El fin de una era (y el inicio de otra)
Pero en 2018, Bodegas Lezcano-Lacalle decidió elaborar la última añada. “Estábamos obligados a venderlo más barato que 10 años antes”, cuenta Félix. Porque, en este mercado, “para ser considerado un gran vino, hay que ser un tinto”. Sus vides, además, habían alcanzado la mayoría de edad, y ofrecían la oportunidad de saltar a esa otra liga, la del tinto señorial, en la que todas las marcas mundiales compiten con furia. “Siempre digo que Docetañidos acabó como Marilyn, muerto pero dejando un cadáver perfecto”, dice Félix a modo de orgulloso epitafio.
¿Cuál es la moraleja de esta historia? Pues que somos los clientes quienes hacemos repicar las campanas con melodía de fiesta o de funeral. Cada consumo es una decisión que va más allá del precio, pues cada consumo determina el avance de la economía en un sentido u otro.

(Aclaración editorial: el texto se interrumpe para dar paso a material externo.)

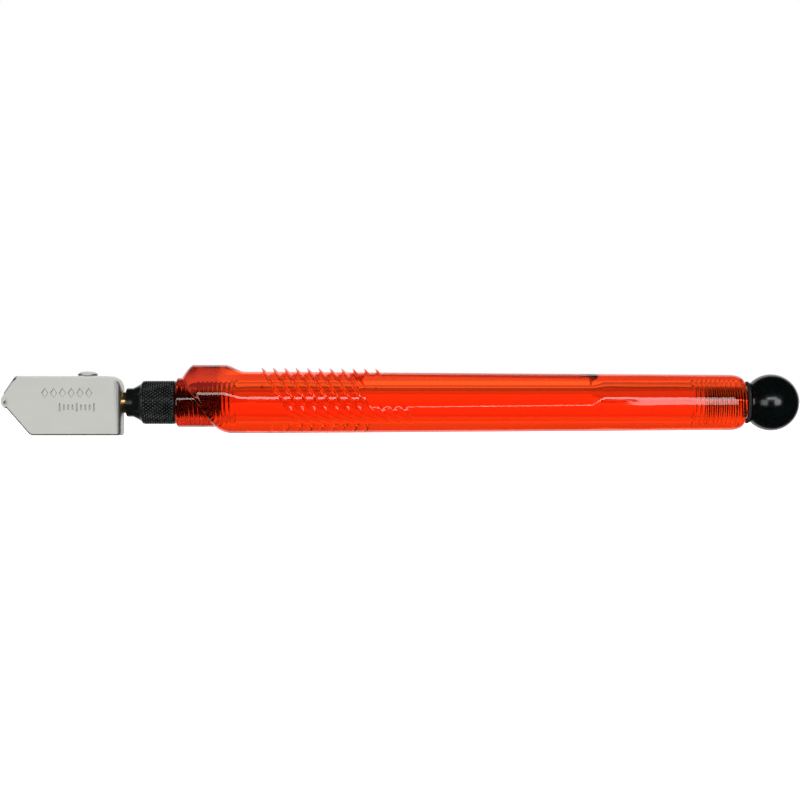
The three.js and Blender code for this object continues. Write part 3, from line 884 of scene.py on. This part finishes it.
def sleeve_profile():
    nose = [(SLEEVE_START, SHANK_BORE), (SLEEVE_START, 2.95)]
    nose += [(SLEEVE_START + 0.08, 3.12), (SLEEVE_START + 0.25, 3.2), (29.5, 3.2), (29.65, 3.24)]
    nose += [(30.5, 3.68), (31.2, 4.08), (31.45, 4.28), (31.7, 4.6), (31.82, 4.75)]
    rings = stations(KNURL_START, KNURL_END - 0.2, KNURL_STEP / KNURL_GRID)
    knurl = [(place, KNURL_RADIUS) for place in rings]
    relief = [(KNURL_END, 4.65), (KNURL_END, 2.65), (TAIL_START - 0.15, 2.65), (TAIL_START, 2.95)]
    tail_rings = stations(TAIL_START + 0.1, SLEEVE_END - 0.45, THREAD_RING)
    tail = [(place, MALE_RADIUS) for place in tail_rings]
    inside = [(SLEEVE_END, 2.95), (SLEEVE_END, TAIL_BORE + 0.2), (SLEEVE_END - 0.2, TAIL_BORE)]
    inside += [(SHANK_END + 0.3, TAIL_BORE), (SHANK_END + 0.3, SHANK_BORE), (SLEEVE_START, SHANK_BORE)]
    return nose + knurl + relief + tail + inside


def sleeve_rule(length, radius, turn):
    knurled = np.abs(radius - KNURL_RADIUS) < 0.02
    around = turn * KNURL_AROUND / (2 * math.pi)
    down = (length - KNURL_START) / KNURL_STEP
    first = np.abs(2 * np.mod(around + down, 1.0) - 1)
    second = np.abs(2 * np.mod(around - down, 1.0) - 1)
    groove = 1 - np.minimum(1 - first, 1 - second) * 1.6
    ends = fade(length, KNURL_START, KNURL_START + 0.3)
    ends = ends * (1 - fade(length, KNURL_END - 0.6, KNURL_END - 0.2))
    pressed = KNURL_DEPTH * np.clip(groove, 0, 1) * ends
    radius = np.where(knurled, radius - pressed - 0.1 * (1 - ends), radius)
    tail = (length > TAIL_START) & (np.abs(radius - MALE_RADIUS) < 0.02)
    threaded = fade(length, TAIL_START, TAIL_START + 0.5)
    threaded = threaded * (1 - 0.3 * fade(length, SLEEVE_END - 1, SLEEVE_END - 0.4))
    radius = np.where(tail, radius - THREAD_DEPTH * male_dip(length, turn) * threaded, radius)
    return length, radius, turn


sleeve = reshape(spun("knurled_sleeve", sleeve_profile(), KNURL_AROUND * KNURL_GRID), sleeve_rule)
smooth(sleeve, 28)
finish_piece(sleeve, black_metal, "sleeve", "black_metal", "front_sleeve")

# %% [markdown]
# ## The ball cap
# One black moulding: threaded spigot, collar and ball. The ball is an arc of the profile with many
# points, because a glossy ball shows every facet in its reflections.

# %% Spin the ball cap
BALL_RADIUS = 6.3
BALL_CENTRE = CAP_END - BALL_RADIUS
CAP_FLANGE = 167.05
CAP_FLANGE_RADIUS = 4.45
CAP_RELIEF = 165.2


def cap_profile():
    neck = math.degrees(math.asin((CAP_FLANGE_RADIUS - 0.1) / BALL_RADIUS))
    spigot = [(CAP_START, 0), (CAP_START, 2.7), (CAP_START + 0.2, 2.95)]
    rings = stations(CAP_START + 0.45, CAP_RELIEF - 0.1, THREAD_RING)
    spigot += [(place, MALE_RADIUS) for place in rings]
    spigot += [(CAP_RELIEF, 2.95), (CAP_RELIEF + 0.1, 2.65), (CAP_FLANGE, 2.65)]
    flange = [(CAP_FLANGE, 4.2), (CAP_FLANGE + 0.06, 4.36), (CAP_FLANGE + 0.2, CAP_FLANGE_RADIUS)]
    flange += [(CAP_FLANGE + 0.55, CAP_FLANGE_RADIUS), (CAP_FLANGE + 0.62, 4.38)]
    ball = arc((BALL_CENTRE, 0), (BALL_RADIUS, BALL_RADIUS), 180 - neck, 0, 44)
    return spigot + flange + ball[:-1] + [(CAP_END, 0)]


def cap_rule(length, radius, turn):
    spigot = (length < CAP_RELIEF) & (np.abs(radius - MALE_RADIUS) < 0.02)
    threaded = fade(length, CAP_START + 0.2, CAP_START + 0.8)
    threaded = threaded * (1 - fade(length, CAP_RELIEF - 0.5, CAP_RELIEF))
    dip = THREAD_DEPTH * male_dip(length, turn) * threaded
    return length, np.where(spigot, radius - dip, radius), turn


cap = reshape(spun("ball_cap_moulding", cap_profile(), 96), cap_rule)
smooth(cap, 30)
finish_piece(cap, black_plastic, "cap", "black_plastic", "ball_cap")

# %% [markdown]
# ## The head
# A pressed and plated block, flat on both sides, with a pointed nose. Its outline is drawn as a chain,
# filled and extruded across. Each corner then gets its own radius by bevelling one upright edge, and
# the rims are rounded last, so that the rounding runs cleanly round every corner.

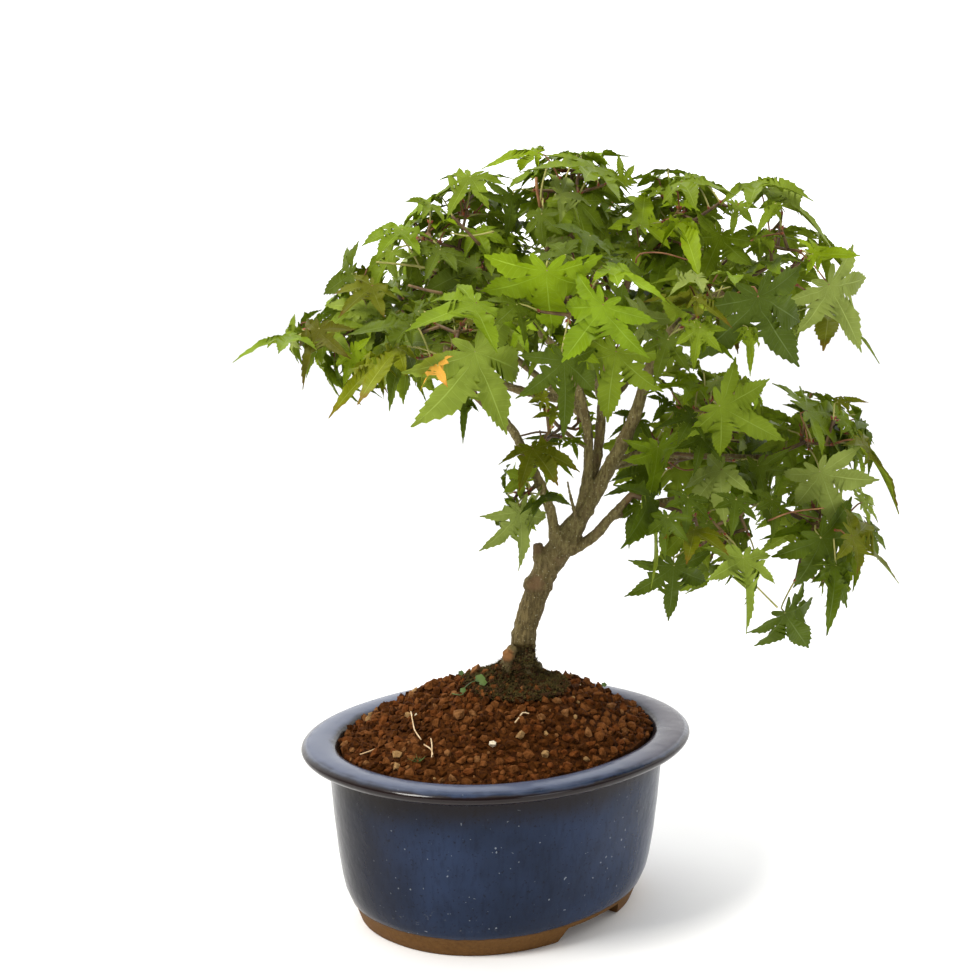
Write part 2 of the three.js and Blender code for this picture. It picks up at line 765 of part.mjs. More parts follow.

Con cada compra valoramos la artesanía o la manufactura, reconocemos la historia o nos sumamos a las modas, entregamos nuestro dinero a la tienda o a la plataforma. Cuanto más curioso, consciente y desprejuiciado sea nuestro consumo, más contribuiremos a cambiar el mundo y, sobre todo, mejor enluciremos nuestros días con cosas ricas y divertidas.
¿Por qué solo los vinos tintos pueden ser grandes si la mitad de los que te sirven te deja indiferente, o te parecen caros? ¿Por qué hay que elegir impepinablemente entre blanco, tinto o rosado? ¿No puedes comer con un Jerez, o cenar con cava pasada la noche de Reyes? Entre el morado y el amarillo existe una galaxia de sabores, un universo tan embriagador como el de Miyazaki, donde sentirte más niño que adulto, más bebedor que experto, más ciudadano que consumidor. A golpe de clarete, del humilde y delicioso clarete que tantas zancadillas ha resistido y en cuyo seno tantas uvas ha acogido, podemos alargar nuestros disfrutes como quien alarga el verano cambiando de brindis entre baño y baño. Si todavía dudas, pruébalo con un arroz. Incluso con uno de chiringuito, porque el clarete es imbatible como acompañamiento de una paella (lleve chorizo o no).